:: WHAT YOU ARE ASKED TO DO ::
Reproduce each line exactly. Skip none.

:: DATA EXCERPT ::
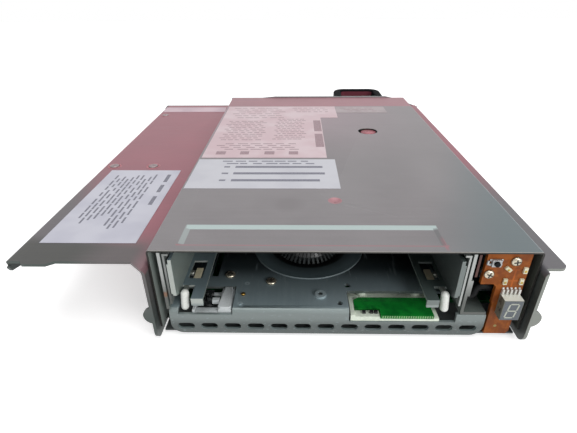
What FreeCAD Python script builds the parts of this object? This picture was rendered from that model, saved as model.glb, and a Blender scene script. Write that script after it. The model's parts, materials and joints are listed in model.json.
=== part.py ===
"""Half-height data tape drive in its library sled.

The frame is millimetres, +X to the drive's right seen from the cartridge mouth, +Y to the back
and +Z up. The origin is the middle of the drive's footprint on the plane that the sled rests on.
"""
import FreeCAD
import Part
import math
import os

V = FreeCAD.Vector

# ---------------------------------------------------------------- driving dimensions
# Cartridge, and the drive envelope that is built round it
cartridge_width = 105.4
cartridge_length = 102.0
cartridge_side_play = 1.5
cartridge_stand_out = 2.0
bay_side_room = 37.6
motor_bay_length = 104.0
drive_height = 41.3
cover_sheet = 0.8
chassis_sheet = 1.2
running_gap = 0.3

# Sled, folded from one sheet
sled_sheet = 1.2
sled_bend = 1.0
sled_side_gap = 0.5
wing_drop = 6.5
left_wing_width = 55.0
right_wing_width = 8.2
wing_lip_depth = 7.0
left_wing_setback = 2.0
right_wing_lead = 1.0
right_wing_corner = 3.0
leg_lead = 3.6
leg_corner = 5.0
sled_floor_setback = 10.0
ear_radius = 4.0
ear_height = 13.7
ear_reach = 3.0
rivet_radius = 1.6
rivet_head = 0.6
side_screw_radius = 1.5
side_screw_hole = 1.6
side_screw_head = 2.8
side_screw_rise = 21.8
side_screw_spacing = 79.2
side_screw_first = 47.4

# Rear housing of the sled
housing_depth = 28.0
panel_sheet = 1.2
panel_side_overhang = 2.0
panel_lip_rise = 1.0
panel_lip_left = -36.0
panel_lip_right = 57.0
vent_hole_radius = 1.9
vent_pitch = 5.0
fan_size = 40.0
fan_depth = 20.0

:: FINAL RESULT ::
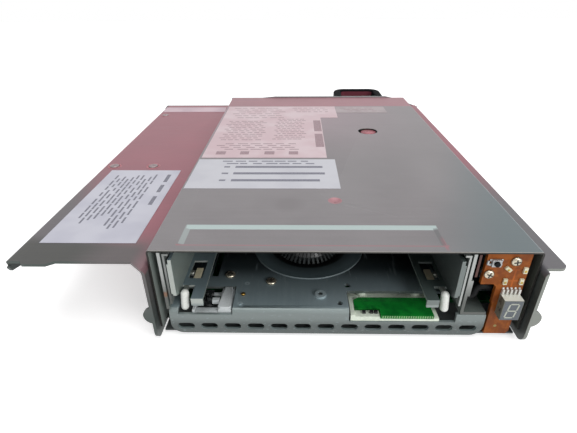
What FreeCAD Python script builds the parts of this object? This picture was rendered from that model, saved as model.glb, and a Blender scene script. Write that script after it. The model's parts, materials and joints are listed in model.json.
=== part.py ===
"""Half-height data tape drive in its library sled.

The frame is millimetres, +X to the drive's right seen from the cartridge mouth, +Y to the back
and +Z up. The origin is the middle of the drive's footprint on the plane that the sled rests on.
"""
import FreeCAD
import Part
import math
import os

V = FreeCAD.Vector

# ---------------------------------------------------------------- driving dimensions
# Cartridge, and the drive envelope that is built round it
cartridge_width = 105.4
cartridge_length = 102.0
cartridge_side_play = 1.5
cartridge_stand_out = 2.0
bay_side_room = 37.6
motor_bay_length = 104.0
drive_height = 41.3
cover_sheet = 0.8
chassis_sheet = 1.2
running_gap = 0.3

# Sled, folded from one sheet
sled_sheet = 1.2
sled_bend = 1.0
sled_side_gap = 0.5
wing_drop = 6.5
left_wing_width = 55.0
right_wing_width = 8.2
wing_lip_depth = 7.0
left_wing_setback = 2.0
right_wing_lead = 1.0
right_wing_corner = 3.0
leg_lead = 3.6
leg_corner = 5.0
sled_floor_setback = 10.0
ear_radius = 4.0
ear_height = 13.7
ear_reach = 3.0
rivet_radius = 1.6
rivet_head = 0.6
side_screw_radius = 1.5
side_screw_hole = 1.6
side_screw_head = 2.8
side_screw_rise = 21.8
side_screw_spacing = 79.2
side_screw_first = 47.4

# Rear housing of the sled
housing_depth = 28.0
panel_sheet = 1.2
panel_side_overhang = 2.0
panel_lip_rise = 1.0
panel_lip_left = -36.0
panel_lip_right = 57.0
vent_hole_radius = 1.9
vent_pitch = 5.0
fan_size = 40.0
fan_depth = 20.0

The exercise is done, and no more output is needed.